Sáb. Out 5th, 2024
As leis da cidade | Espaço dedicado a textos sobre legislação

Tiago Azevedo Ramalho

 

[Primeiro texto: aqui.]

-11. Uma questão religiosa?As Novas de França sinalizam, portanto, um dos traços característicos da Europa contemporânea: a sua profunda desconsideração pela vida da pessoa humana num dos estados primeiros do respectivo desenvolvimento, sacrificável em favor de mais fortes, na sua capacidade afirmativa, perspectivas de vida e de realização. Poucos se opõem agora a este estado de coisas; entre os que se opõem, destacam-se, é claro, os que o fazem com motivação religiosa.

Daí uma crítica recorrente: reconhecer a admissibilidade do aborto seria uma exigência de respeito pela pluralidade do espaço público, em especial pela liberdade religiosa na sua dimensão negativa, a liberdade de não ter religião, a liberdade de não ser compelido a ter de reger o respectivo comportamento por um padrão de conduta de índole religiosa. Será crítica procedente?

Para o ponderarmos, tomemos por referência o modo como o tema do aborto é olhado por uma comunidade cristã de profissão católica, sabendo que o que se diga a seu respeito poderá valer, com as necessárias adaptações, para a posição de outras comunidades crentes.

É a matéria do aborto indiferente à vivência da fé cristã? Evidentemente que o não é, e que a sua praxis toma, a respeito daquela matéria, uma posição firme, assumida e repetida. Justamente tal empenho conduz, a olhos de muitos, àquela primeira conclusão: a de que a posição contrária ao aborto é uma «questão religiosa».

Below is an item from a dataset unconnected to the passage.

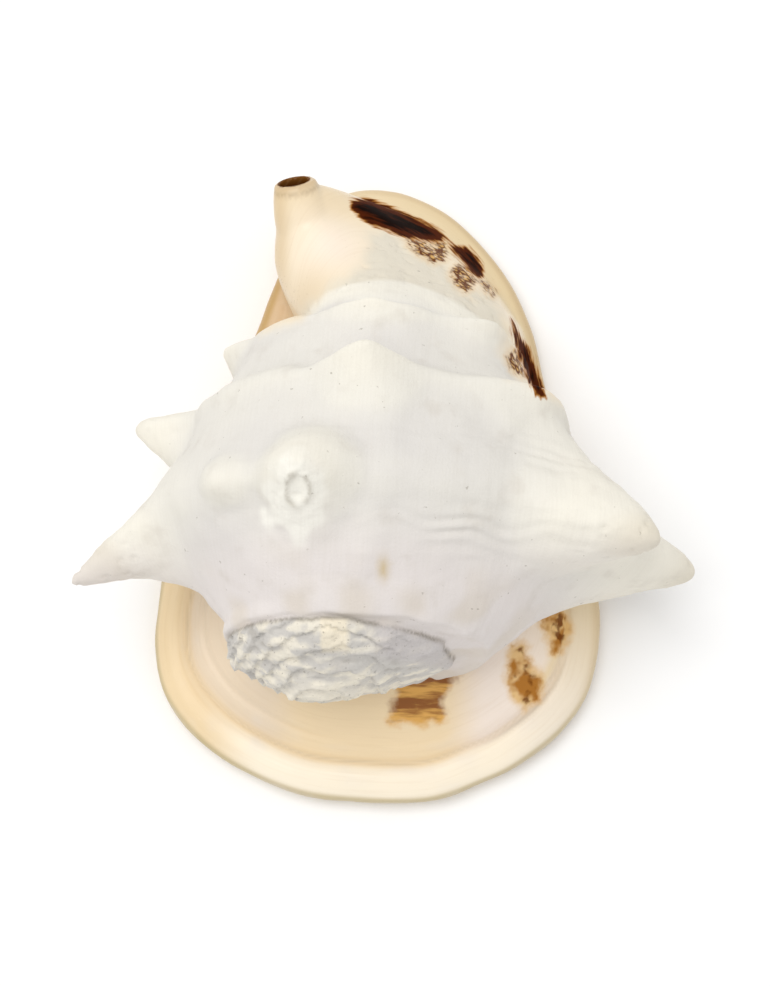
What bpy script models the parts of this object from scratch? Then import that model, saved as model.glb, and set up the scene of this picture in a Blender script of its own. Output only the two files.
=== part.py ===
"""A horned helmet shell, lying on the flat glossy side around its aperture.

Metres, +Z up. The front (siphonal) end points to +Y, the spire to -Y and the outer lip to +X.
The shell is one grown piece: a coiled body whorl with three rows of horns, a low worn spire, a thick
rolled shield and lip round the aperture, and an upturned siphonal canal. It is hollow: the slit of the
aperture opens into the last whorl, and the canal is the tube that leads out at the front.
"""
import bpy
import bmesh
import numpy as np
from math import cos, log, pi, radians, sin

MM = 0.001

# The coil. Each turn is WHORL_GROWTH times as wide as the turn before it.
WHORL_GROWTH = 1.42
GROWTH_RATE = log(WHORL_GROWTH) / (2 * pi)
AXIS_POINT = np.array([-7.5, -19, 58]) * MM
AXIS_LEAN = radians(4)
AXIS_TILT = radians(7)
APEX_HEIGHT = 51 * MM
HEIGHT_GROWTH = 0.15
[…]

Mas é conclusão que ameaça ser precipitada. Não é pelo facto de uma questão merecer o interesse de uma dada comunidade crente que se torna «religiosa» no sentido de impor uma não identificação entre o entendimento política e juridicamente vinculante e o entendimento religioso. Para alguém com certa vivência aprofundada na fé religiosa, não há, em verdade, questões que sejam religiosamente indiferentes, pois toda a vida, em qualquer uma das suas dimensões, é interpretada desde um horizonte de totalidade (mais correctamente: de infinito) por relação ao qual adquire significação.

Tomam muitos posição a respeito do aborto; como se interessam também por questões sociais; ou pela proibição da pena de morte; ou ainda pela ecologia. Mal estaríamos se por estas questões merecerem o interesse da comunidade crente não pudessem merecer igualmente o da comunidade política. Manter que a perspectiva que alguns sustentam a respeito do aborto deva ser proscrita pela sua eventual motivação religiosa levaria, por identidade de razão, a professar um indiferentismo moral também nestes planos social, criminal ou ecológico. Mais: se não há questão humana que seja religiosamente indiferente, então, para se garantir a perfeita separação entre o político e o religioso, o político sobre nada se poderia interessar. É claro que um tal absurdo não pode ser sustentado.